Finding Optimal Viewpoints for Monocular 3D Human Pose Estimation in Dynamic 3D Gaussian Splatting Space
This repository is the official implementation of "Finding Optimal Viewpoints for Monocular 3D Human Pose Estimation in Dynamic 3D Gaussian Splatting Space" (AVSS, 2025).
Monocular 3D human pose estimation (HPE) focuses on locating 3D joint positions from a single viewpoint. However, it often suffers from viewpoint-dependent depth ambiguities and occlusions, emphasizing that next-best-viewpoint (NBV) selection becomes crucial. Prior work has explored NBV selection, but typically relies on datasets with fixed, discrete camera setups that do not support continuous viewpoint selection or on synthetic environments that lack photorealism.

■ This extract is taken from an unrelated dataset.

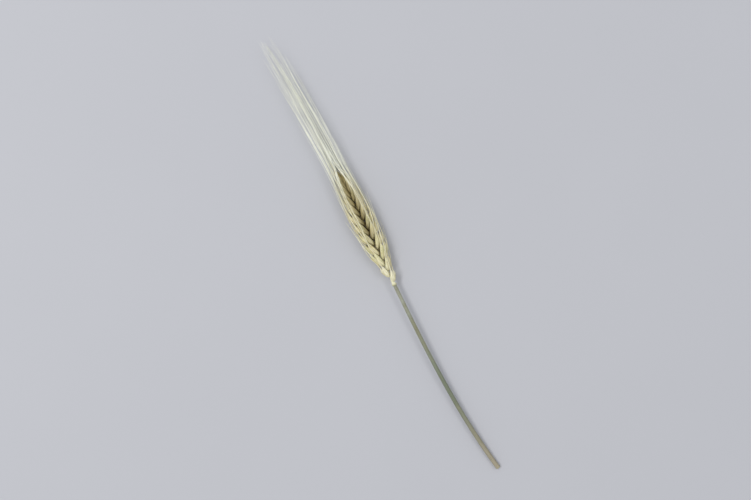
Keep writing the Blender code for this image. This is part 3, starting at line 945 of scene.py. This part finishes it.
hairs = spikes("hairs", *hair_feet())

pale_hair = (0.80, 0.78, 0.62, 1)
dull_hair = (0.62, 0.58, 0.38, 1)

material, tree = new_material("hair_skin", 0.5, 0.4)
dress(hairs, material, blend(tree, blotches(tree, 500.0), pale_hair, dull_hair))
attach(hairs, "root")
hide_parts("ear")

# The stage: a plain pale surface under the ear, a large soft lamp up and to the left of
# the picture, a weak one opposite, and a camera that looks straight down with the ear
# leaning to the left.

FLOOR_SIZE = 3.0
FLOOR_GAP = 0.02 * MM
LAMP_SIZE = 2.6
CAMERA_HEIGHT = 0.9
LENS = 81
LEAN_IN_PICTURE = math.radians(26)

bpy.ops.mesh.primitive_plane_add(size=FLOOR_SIZE, location=(0, 0, -FLOOR_GAP))
floor = bpy.context.object
floor.name = "floor"

grey_paper = (0.45, 0.453, 0.474, 1)
light_paper = (0.473, 0.476, 0.497, 1)

material, tree = new_material("floor_paper", 0.8, 0.2)
dress(floor, material, blend(tree, blotches(tree, 6.0), grey_paper, light_paper))


def lamp(name, power, place):
    """A square soft lamp that faces the origin."""
    light = bpy.data.lights.new(name, "AREA")
    light.energy = power
    light.size = LAMP_SIZE
    obj = linked(name, light)
    obj.location = place
    x, y, z = place
    obj.rotation_euler = (math.acos(z / math.hypot(x, y, z)), 0, math.atan2(-x, y))


lamp("key", 240.0, (-1.9, 1.6, 3.4))
lamp("fill", 80.0, (2.2, -0.9, 3.0))
world = bpy.data.worlds.new("soft_sky")
world.use_nodes = True
sky = world.node_tree.nodes["Background"]
sky.inputs["Color"].default_value = (0.93, 0.95, 1.0, 1)
sky.inputs["Strength"].default_value = 0.7
bpy.context.scene.world = world

camera = bpy.data.cameras.new("camera")
camera.lens = LENS
camera.sensor_width = 36
camera.clip_start = 0.05
camera.clip_end = 10
eye = linked("camera", camera)
eye.location = (0.0, 0.0, CAMERA_HEIGHT)
eye.rotation_euler = (0, 0, -LEAN_IN_PICTURE)
bpy.context.scene.camera = eye
bpy.context.scene.view_settings.view_transform = "Standard"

To address these shortcomings, we propose a novel pipeline for NBV selection in monocular 3D HPE. We construct a continuous and photorealistic environment, using 3D Gaussian Splatting (3DGS), which provides continuous novel-view rendering both spatially and temporally. Within this environment, we enable a reinforcement learning (RL) agent to actively select NBVs that minimize pose estimation error. Our approach is evaluated against fixed, random, and rotating camera trajectories, achieving over 24% improvement in pose estimation error.